Another part of Polanco Encarnación’s research falls under Analytic Number Theory,specifically in the area of Uniform Distribution Theory. In this area Polanco Encarnación has collaborated with Dr. Zaharescu and Dr.Schultz to find the limiting distribution obtained when averaging over consecutive gaps generated by an irrational number and integrating over a small interval. This is significant because of its connections with the widely known three gaps theorem and in general with uniform distribution theory and its many applications. These include Physics, such as quantum ergodicity, Computer Science,Probability Theory, such as low discrepancy sampling, and other areas of applied mathematics.
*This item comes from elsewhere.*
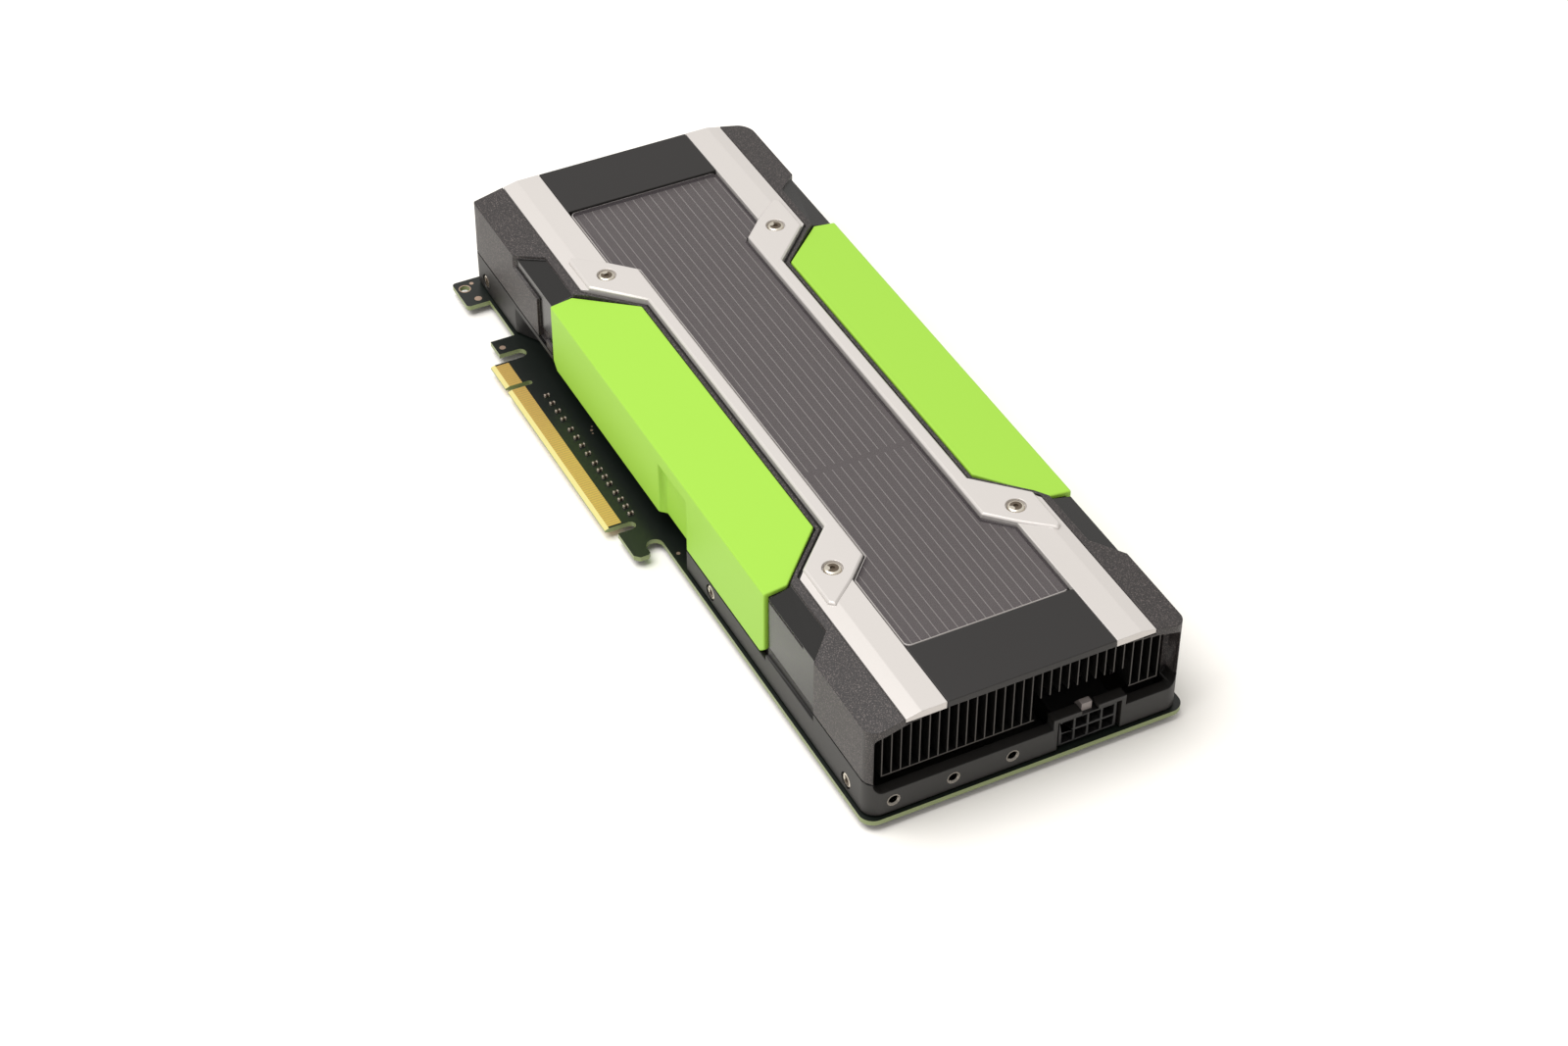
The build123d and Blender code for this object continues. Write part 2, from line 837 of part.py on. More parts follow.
def rail_outer(grow=0.0, neck_grow=0.0):
    # the rail's outer edge from its end to its narrow middle
    slide = neck_grow * math.sqrt(2)
    return [(cover_half_length, rail_outer_half + grow), (boss_outer_x + grow - slide, rail_outer_half + grow),
            (neck_outer_x + neck_grow - slide, neck_outer_half + neck_grow)]


def both_ends(points):
    return points + [(-x, y) for x, y in reversed(points)]


def both_sides(points):
    return points + [(-x, -y) for x, y in points]


def rail_sketch():
    inner = [(cover_half_length, rail_inner_half), (boss_inner_x, rail_inner_half), (neck_inner_x, neck_inner_half)]
    return outline(both_ends(rail_outer()) + list(reversed(both_ends(inner))))


def window_sketch(inset=0.0):
    end = window_half_length - inset
    step = (inset + window_gap) * math.tan(math.pi / 8)
    wide = rail_inner_half - window_gap - inset
    slim = neck_inner_half - window_gap - inset
    corners = both_ends([(end, wide), (boss_inner_x + step, wide), (neck_inner_x + step, slim)])
    sketch = outline(both_sides(corners))
    return fillet([v for v in sketch.vertices() if abs(v.X) > end - 1], window_corner)


def cover_profile(drop=0.0, side=0.0, foot=0.0):
    # the cover's section, lowered by drop and narrowed by side
    half = [(flat_half, top_height - drop), (rail_outer_half, top_height - rail_outer_drop - drop),
            (cover_half - side, z_shoulder - drop), (cover_half - side, foot)]
    return outline(half + [(-y, z) for y, z in reversed(half)])


def raised_boss():
    inner = [(boss_tip_x, boss_tip_half), (boss_inner_x, rail_inner_half), (neck_inner_x, neck_inner_half)]
    outer = [(boss_tip_x - (boss_outer_half - boss_tip_half), boss_outer_half),
             (boss_outer_x - (rail_outer_half - boss_outer_half), boss_outer_half), (neck_outer_x, neck_outer_half)]
    sketch = outline(both_ends(inner) + list(reversed(both_ends(outer))))
    body = plate(sketch, z_seat, top_height + boss_rise)
    return chamfer(body.edges().group_by(Axis.Z)[-1], boss_bevel)


def rail():
    end = cover_half_length
    body = plate(rail_sketch(), z_seat, top_height) & along_x(cover_profile(), -end, end)
    body += raised_boss()
    lip = block(end - rail_end_lip, end, rail_inner_half, rail_outer_half, top_height - mouth_top, z_seat)
    body += lip
    body += other_end(lip)
    z1 = top_height + boss_rise
    for x in (-rail_screw_x, rail_screw_x):
        body -= peg(x, rail_screw_half, z1 - rail_screw_sink_depth, z1, rail_screw_sink, head_sides)
        body -= peg(x, rail_screw_half, z_seat, z1, rail_screw_shank)
    return body


def rail_screws():
    parts = []
    seat = top_height + boss_rise - rail_screw_sink_depth
    head = seat + rail_screw_head_depth
    for x in (-rail_screw_x, rail_screw_x):
        screw = peg(x, rail_screw_half, seat, head, rail_screw_head, head_sides)
        screw += peg(x, rail_screw_half, rail_screw_low, seat, rail_screw_shank)
        screw -= peg(x, rail_screw_half, head - socket_depth, head, socket_size, socket_sides)
        parts += [screw, other_side(screw)]
    return parts


def window():
    return [plate(window_sketch(), z_seat, top_height - window_sink)]


def end_panel():
    half = rail_inner_half - fit_gap / 2
    end = cover_half_length
    body = block(window_half_length + window_gap, end, -half, half, z_seat, top_height)
    return body + block(end - rail_end_lip, end, -half, half, top_height - mouth_top, z_seat)


# Side panels: coloured covers over the shoulder, the contact side one with the latch pocket
def side_height(y):
    return z_shoulder + (cover_half - y) * side_slope


def side_plan(grow=0.0):
    end = side_half_length + grow
    out = cover_half + 1
    corner = side_corner_half + grow * (1 - math.sqrt(2))
    x1 = side_corner_x + grow * math.tan(math.pi / 8)
    return outline(both_ends([(end, out), (end, corner), (x1, side_inner_half - grow)]))


def side_profile(thickness):
    y0 = side_inner_half - 1
    y1 = cover_half - thickness
    return outline([(y0, side_height(y0)), (cover_half, z_shoulder), (cover_half, side_foot), (y1, side_foot),
                    (y1, side_height(y1) - thickness), (y0, side_height(y0) - thickness)])


def side_panel():
    end = side_half_length
    body = along_x(side_profile(side_thickness), -end, end) & plate(side_plan(), 0, top_height)
    view = area(-end, end, side_foot, top_height)
    view = chamfer(view.vertices().group_by(Axis.Y)[0], side_foot_corner)
    return body & along_y(view, 0, cover_half + 1)


def contact_side_panel():
    dish = latch_sketch(latch_wall) & area(-side_half_length, side_half_length, -cover_half, 0)
    body = other_side(side_panel()) + plate(dish, side_foot, latch_top + latch_wall)
    return body - plate(latch_sketch(), 0, latch_top)


# Shroud: the cover's main casting, with pockets for everything set into it
def recess_cuts():
    skin = along_x(cover_profile(), -recess_half_length, recess_half_length)
    skin -= along_x(cover_profile(recess_depth, recess_depth), -recess_half_length, recess_half_length)
    x0 = side_half_length - 1
    out = cover_half + 1
    plan = outline([(x0, recess_inner_half), (recess_bevel_x, recess_inner_half), (recess_half_length, cover_half),
                    (recess_half_length, out), (x0, out)])
    top = skin & plate(plan, z_shoulder - recess_step_drop, top_height)
    near_side = skin & block(x0, recess_half_length, cover_half - 1, out, 0, z_shoulder)
    far_side = skin & block(-recess_step_x, -x0, cover_half - 1, out, recess_foot_height, z_shoulder)
    z0 = seam_height + notch_rise
    notch = block(-recess_step_x, notch_length - recess_step_x, cover_half - mouth_wall, out, z0, z0 + notch_height)
    z1 = z_shoulder - groove_drop
    groove = block(x0, recess_bevel_x, cover_half - 2 * recess_depth, cover_half, z1 - groove_height, z1)
    return [top, other_end(top), near_side, far_side, notch, groove]


def mouth():
    x0 = cover_half_length - mouth_length
    x1 = cover_half_length + 1
    opening = cover_profile(mouth_top, mouth_wall)
    opening = fillet([v for v in opening.vertices() if v.Y > seam_height and abs(v.X) > rail_outer_half + 1],
                     mouth_corner)
    cut = along_x(opening, x0, x1)
    return cut + block(x0, x1, -rail_outer_half, rail_outer_half, z_seat - 1, z_seat + 1)


def hollow():
    half = [(skin_inner_half, skin_inner_top), (cover_half - cover_wall, skin_inner_side),
            (cover_half - cover_wall, 0)]
    section = outline(half + [(-y, z) for y, z in reversed(half)])
    space = along_x(section, -cover_half_length - 1, cover_half_length + 1)
    for x, y in rail_screw_places():
        space -= peg(x, y, rail_screw_low - fit_gap, top_height, rail_screw_boss)
    return space


def side_pocket():
    y0 = side_inner_half - 1
    y1 = cover_half - side_thickness
    end = side_half_length + fit_gap
    under = outline([(y0, side_height(y0) - side_thickness), (y1, side_height(y1) - side_thickness), (y1, 0), (y0, 0)])
    pocket = plate(side_plan(fit_gap), 0, top_height + 1) - along_x(under, -end, end)
    return pocket + plate(side_plan(fit_gap + side_rib), top_height - side_rib_drop, top_height + 1)


def shroud():
    end = cover_half_length
    body = along_x(cover_profile(foot=seam_height), -end, end) & plate(cover_sketch(), 0, top_height)
    body -= hollow()
    body -= mouth()
    body -= other_end(mouth())
    body -= plate(outline(both_sides(both_ends(rail_outer(fit_gap, rail_gap)))), z_seat, top_height + 1)
    body -= plate(window_sketch(window_ledge), skin_inner_top - 1, z_seat + 1)
    body -= side_pocket()
    body -= other_side(side_pocket())
    for cut in recess_cuts():
        body -= cut
        body -= other_side(cut)
    body -= latch_clearance(seam_height)
    for x, y in rail_screw_places():
        body -= peg(x, y, rail_screw_low, top_height, rail_screw_shank)
    return [body]


def main():
    save("circuit_board", [circuit_board()])
    save("edge_contacts", edge_contacts())
    save("board_pads", board_pads())
    save("coupling_capacitors", coupling_capacitors())
    save("back_plate", [back_plate()])
    save("back_plate_screws", back_plate_screws())
    save("processor_packages", place(processor_packages()))
    save("processor_dies", place(processor_dies()))
    save("front_memory", place(chips(0, memory_height)))
    save("rear_memory", place(chips(-board_thickness - rear_memory_height, -board_thickness)))
    save("thermal_pads", place(thermal_pads()))
    save("bridge_chip", place([plate(bridge_sketch(), 0, bridge_height)]))
    save("power_chokes", place(power_chokes()))
    save("power_stages", place(power_stages()))
    save("capacitors", place(capacitors()))
    save("base_frame", place(base_frame()))
    save("bracket_inserts", place(bracket_inserts()))
    save("frame_side_screws", place(frame_side_screws()))
    save("header_housing", place(pinned_housing()))
    save("header_pins", place(header_pins()))
    save("far_fin_bank", place(fin_bank(0)))
    save("near_fin_bank", place(fin_bank(1)))
    save("far_heatsink_plate", place(heatsink_plate(0)))
    save("near_heatsink_plate", place(heatsink_plate(1)))
    save("heatsink_screws", place(heatsink_screws()))
    save("shroud", place(shroud()))
    save("left_rail", place([other_side(rail())]))
    save("right_rail", place([rail()]))
    save("rail_screws", place(rail_screws()))
    save("window", place(window()))
    save("near_end_panel", place([end_panel()]))
    save("far_end_panel", place([other_end(end_panel())]))
    save("left_side_panel", place([contact_side_panel()]))
    save("right_side_panel", place([side_panel()]))


main()
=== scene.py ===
import math
import bmesh
import bpy
from mathutils import Matrix, Vector


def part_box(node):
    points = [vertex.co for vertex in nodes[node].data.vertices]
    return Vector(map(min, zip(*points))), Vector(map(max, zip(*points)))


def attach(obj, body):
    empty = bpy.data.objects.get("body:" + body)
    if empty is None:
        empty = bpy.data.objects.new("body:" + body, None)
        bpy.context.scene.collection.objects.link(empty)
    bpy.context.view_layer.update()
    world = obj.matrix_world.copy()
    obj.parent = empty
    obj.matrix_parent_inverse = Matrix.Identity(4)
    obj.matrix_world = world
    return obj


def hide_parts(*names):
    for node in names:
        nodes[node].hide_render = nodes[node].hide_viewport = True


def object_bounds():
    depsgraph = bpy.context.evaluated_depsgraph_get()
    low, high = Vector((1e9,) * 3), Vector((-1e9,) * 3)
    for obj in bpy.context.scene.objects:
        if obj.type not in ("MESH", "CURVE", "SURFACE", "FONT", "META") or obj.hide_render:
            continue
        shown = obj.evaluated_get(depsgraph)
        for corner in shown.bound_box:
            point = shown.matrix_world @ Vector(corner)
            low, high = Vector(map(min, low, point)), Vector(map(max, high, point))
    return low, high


# Passive accelerator card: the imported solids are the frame, and this script dresses them.
# Lengths in the dictionaries are millimetres and angles degrees; mm() turns lengths to metres.

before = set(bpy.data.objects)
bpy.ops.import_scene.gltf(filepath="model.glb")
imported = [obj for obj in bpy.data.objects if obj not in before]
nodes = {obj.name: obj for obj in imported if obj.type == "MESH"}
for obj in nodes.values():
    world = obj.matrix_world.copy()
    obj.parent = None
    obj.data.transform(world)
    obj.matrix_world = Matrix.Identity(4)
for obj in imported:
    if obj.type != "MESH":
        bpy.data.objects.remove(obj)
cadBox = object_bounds()
print("frame loaded:", len(nodes), "nodes")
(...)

The concepts and techniques used in our research are also central to several areas of pure mathematics connected to uniform distribution theory, including Number Theory. As such, our work is of interest to scientists in the areas of Physics,Probability, Computer Science, Number Theory, and other areas of pure and applied mathematics. Polanco Encarnación has also worked with Beatty sequences, in particular, finding a new way of expressing logarithms in terms of a Series involving ratios of terms of a Beatty sequences. This is of interest for pure mathematics. Polanco Encarnación is currently involved in several projects in order to guide students on how to do research in math. They are related to the topics expressed above, to Continued Fractions, a foundational area of number theory and mathematics and in general, and other projects.


“Hispanic Heritage Month is an opportunity to show that Mathematics is a discipline sought after in Latin American/Hispanic countries. It shows not only our accomplishments, but also the great potential that may be dormant in our home countries. It is a call for all of us to take  actions to reach to all those with less opportunity and help them develop their full potential.”